▸ The task:
Starting with the line that contains "leg_socket_right();" and stopping after the line that contains "obj.data.transform(world)", output every line exactly as it stands.

▸ Data section:

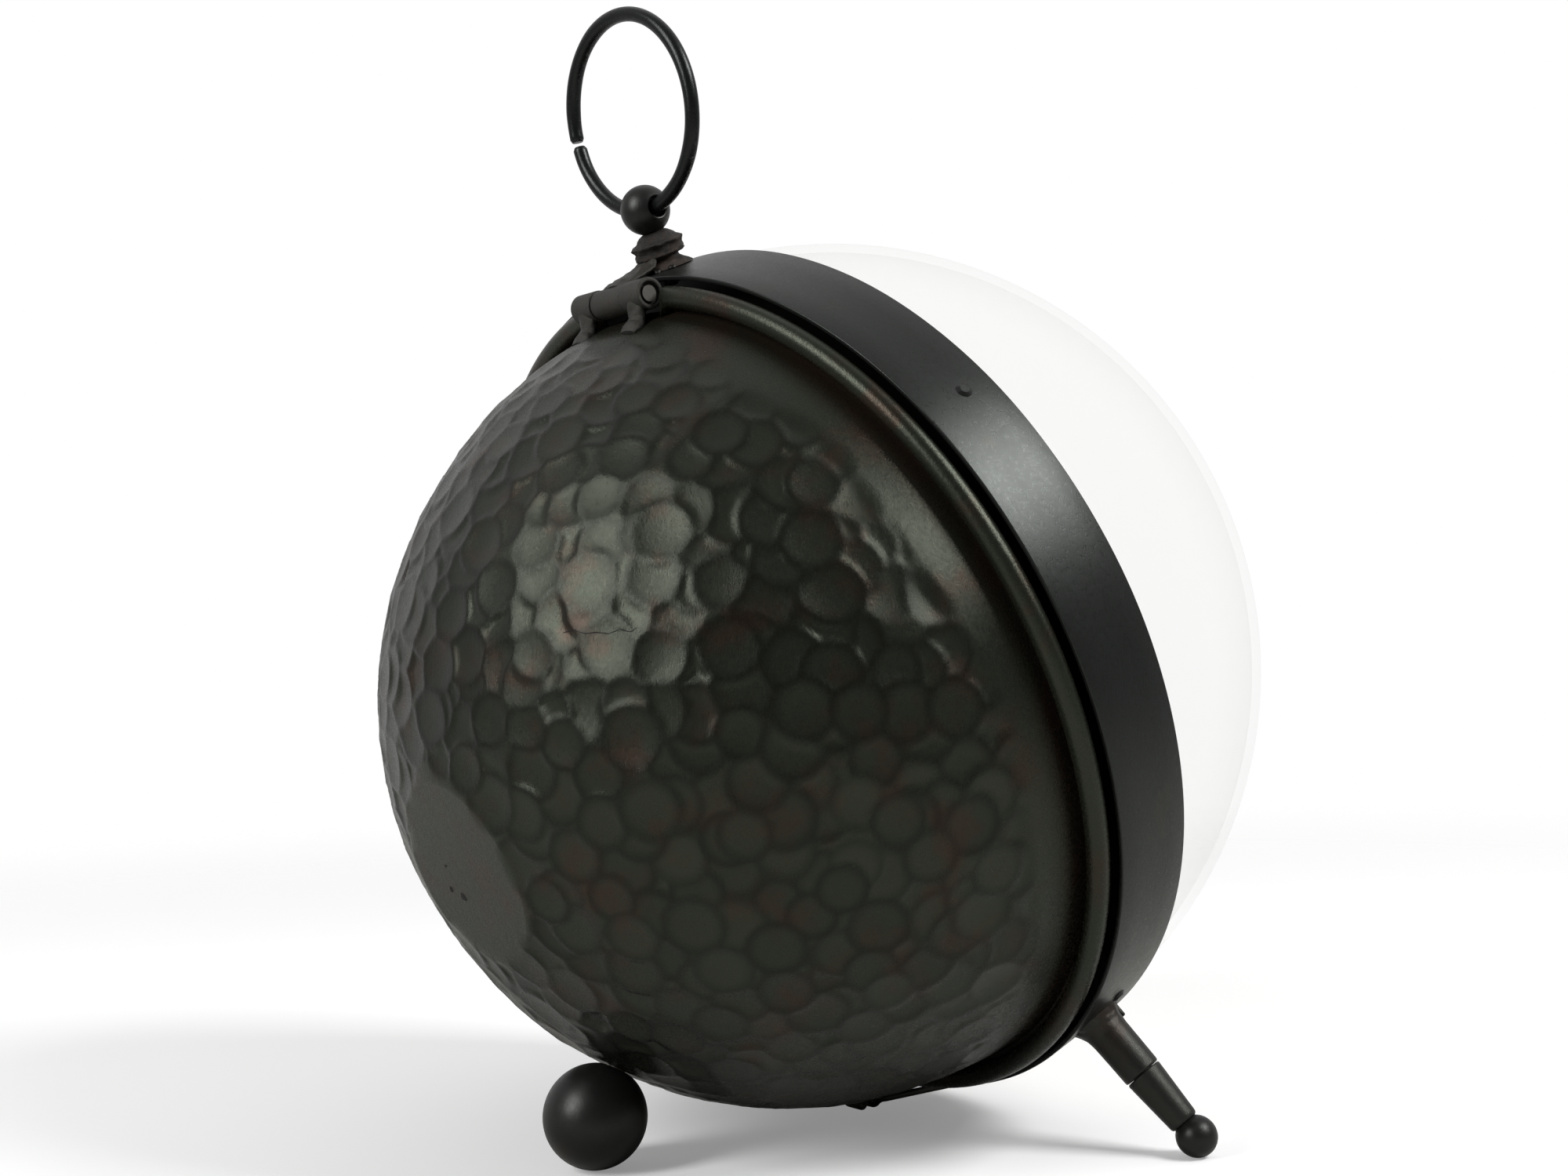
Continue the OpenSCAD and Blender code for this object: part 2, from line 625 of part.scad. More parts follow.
band();
glass_dome();
dome_gasket();
dial_plate();
dial_clips();
clip_rivets();
movement_case();
movement_cover();
battery();
shaft_bush();
bush_washer();
bush_nut();
hour_tube();
hour_hand();
minute_arbor();
minute_hand();
hand_cap();
set_knob();
knob_stem();
crown_collar();
crown_stud();
crown_nut();
crown_ball();
bow_ring();
leg_socket_left();
leg_socket_right();
leg_left();
leg_right();
leg_ball_left();
leg_ball_right();
hinge_barrel();
hinge_lugs();
hinge_pin();
back_bowl();
foot_ball();
foot_stud();
foot_washer();
foot_nut();
latch_base();
latch_pin();
latch_lever();
latch_loop();
latch_keeper();
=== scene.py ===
import json
import math

import bpy
import numpy as np
from mathutils import Matrix, Vector


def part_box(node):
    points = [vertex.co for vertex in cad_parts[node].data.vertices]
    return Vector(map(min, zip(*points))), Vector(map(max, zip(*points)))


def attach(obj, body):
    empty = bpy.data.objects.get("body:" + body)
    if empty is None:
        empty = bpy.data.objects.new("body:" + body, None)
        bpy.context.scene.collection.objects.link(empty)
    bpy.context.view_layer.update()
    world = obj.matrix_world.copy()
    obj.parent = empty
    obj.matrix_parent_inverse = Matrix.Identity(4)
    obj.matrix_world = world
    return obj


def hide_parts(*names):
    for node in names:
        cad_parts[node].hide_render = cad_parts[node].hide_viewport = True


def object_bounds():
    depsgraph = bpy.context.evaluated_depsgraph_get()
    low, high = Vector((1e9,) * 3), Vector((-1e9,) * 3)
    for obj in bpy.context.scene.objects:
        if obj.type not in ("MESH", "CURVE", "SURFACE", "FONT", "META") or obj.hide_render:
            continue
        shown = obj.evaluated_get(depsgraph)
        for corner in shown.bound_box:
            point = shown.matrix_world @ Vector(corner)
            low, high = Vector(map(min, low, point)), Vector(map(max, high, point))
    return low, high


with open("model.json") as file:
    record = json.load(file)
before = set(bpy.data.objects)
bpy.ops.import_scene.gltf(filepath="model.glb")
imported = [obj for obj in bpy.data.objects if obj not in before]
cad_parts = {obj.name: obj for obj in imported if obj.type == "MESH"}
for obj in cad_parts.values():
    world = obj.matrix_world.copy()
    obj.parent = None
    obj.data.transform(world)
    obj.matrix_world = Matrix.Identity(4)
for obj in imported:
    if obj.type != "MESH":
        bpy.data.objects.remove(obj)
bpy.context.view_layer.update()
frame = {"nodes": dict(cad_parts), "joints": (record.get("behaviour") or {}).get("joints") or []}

# ---- Where the case stands ----
# The case is a drum that leans back. Its axis and its dial's centre come from the minute hand's
# joint, and its own centre is the middle of the back bowl's sphere, 4 mm inside the band's rear edge.
MM = 0.001
joints = {j["name"]: j for j in frame["joints"]}


def unit(v):
    """A vector, or an array of them, made one long."""
    v = np.asarray(v, float)
    return v / np.linalg.norm(v, axis=-1, keepdims=True)


OUT = -unit(joints["minute_turn"]["axis"])
AXES = np.stack([[1.0, 0.0, 0.0], np.cross(OUT, [1.0, 0.0, 0.0]), OUT])
CENTRE = np.array(joints["minute_turn"]["pos_m"], float)


def local(points):
    """World points in metres as the case's own millimetres: across, up the face, out of the face."""
    return (np.asarray(points, float) - CENTRE) @ AXES.T / MM


def case(points):
    """The case's own millimetres as world points in metres."""
    return CENTRE + np.asarray(points, float) @ AXES * MM


def extent(node):
    """The lowest and highest of a CAD node's corners in the case's own millimetres."""
    mesh = frame["nodes"][node].data
    flat = np.zeros(len(mesh.vertices) * 3)
    mesh.vertices.foreach_get("co", flat)
    points = local(flat.reshape(-1, 3))
    return points.min(0), points.max(0)


CENTRE = case([0, 0, extent("band")[0][2] + 4])

# ---- Studio: camera, lights, floor ----
# A pale paper sweep, a tall soft box to the left of the camera and a wide one above and to the
# right, with the camera low behind the clock.
def linear(hex_colour):
    """An sRGB hex colour as linear red, green, blue and alpha."""
    srgb = [int(hex_colour[i:i + 2], 16) / 255 for i in (1, 3, 5)]
    return [c / 12.92 if c <= 0.04045 else ((c + 0.055) / 1.055) ** 2.4 for c in srgb] + [1.0]


def add(tree, kind, links=None, **settings):
    """Adds a shader node; settings are its sockets (an underscore for a space) or its properties,
    and links maps a socket's name or number to the output that feeds it."""
    made = tree.nodes.new(kind)
    for name, value in settings.items():
        if hasattr(made, name):
            setattr(made, name, value)
        else:
            made.inputs[name.replace("_", " ")].default_value = value
    for socket, output in (links or {}).items():
        tree.links.new(output, made.inputs[socket])
    return made


def new_material(name):
    """A material with an empty node tree."""
    made = bpy.data.materials.new(name)
    made.use_nodes = True
    made.node_tree.nodes.clear()
    return made, made.node_tree


def look(position, forward, up):
    """A matrix that stands at a position, looks along forward and keeps up upwards."""
    forward = Vector(forward).normalized()
    right = forward.cross(Vector(up)).normalized()
    turn = Matrix((right, right.cross(forward), -forward)).transposed()
    return Matrix.Translation(Vector(position)) @ turn.to_4x4()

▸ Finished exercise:
leg_socket_right();
leg_left();
leg_right();
leg_ball_left();
leg_ball_right();
hinge_barrel();
hinge_lugs();
hinge_pin();
back_bowl();
foot_ball();
foot_stud();
foot_washer();
foot_nut();
latch_base();
latch_pin();
latch_lever();
latch_loop();
latch_keeper();
=== scene.py ===
import json
import math

import bpy
import numpy as np
from mathutils import Matrix, Vector


def part_box(node):
    points = [vertex.co for vertex in cad_parts[node].data.vertices]
    return Vector(map(min, zip(*points))), Vector(map(max, zip(*points)))


def attach(obj, body):
    empty = bpy.data.objects.get("body:" + body)
    if empty is None:
        empty = bpy.data.objects.new("body:" + body, None)
        bpy.context.scene.collection.objects.link(empty)
    bpy.context.view_layer.update()
    world = obj.matrix_world.copy()
    obj.parent = empty
    obj.matrix_parent_inverse = Matrix.Identity(4)
    obj.matrix_world = world
    return obj


def hide_parts(*names):
    for node in names:
        cad_parts[node].hide_render = cad_parts[node].hide_viewport = True


def object_bounds():
    depsgraph = bpy.context.evaluated_depsgraph_get()
    low, high = Vector((1e9,) * 3), Vector((-1e9,) * 3)
    for obj in bpy.context.scene.objects:
        if obj.type not in ("MESH", "CURVE", "SURFACE", "FONT", "META") or obj.hide_render:
            continue
        shown = obj.evaluated_get(depsgraph)
        for corner in shown.bound_box:
            point = shown.matrix_world @ Vector(corner)
            low, high = Vector(map(min, low, point)), Vector(map(max, high, point))
    return low, high


with open("model.json") as file:
    record = json.load(file)
before = set(bpy.data.objects)
bpy.ops.import_scene.gltf(filepath="model.glb")
imported = [obj for obj in bpy.data.objects if obj not in before]
cad_parts = {obj.name: obj for obj in imported if obj.type == "MESH"}
for obj in cad_parts.values():
    world = obj.matrix_world.copy()
    obj.parent = None
    obj.data.transform(world)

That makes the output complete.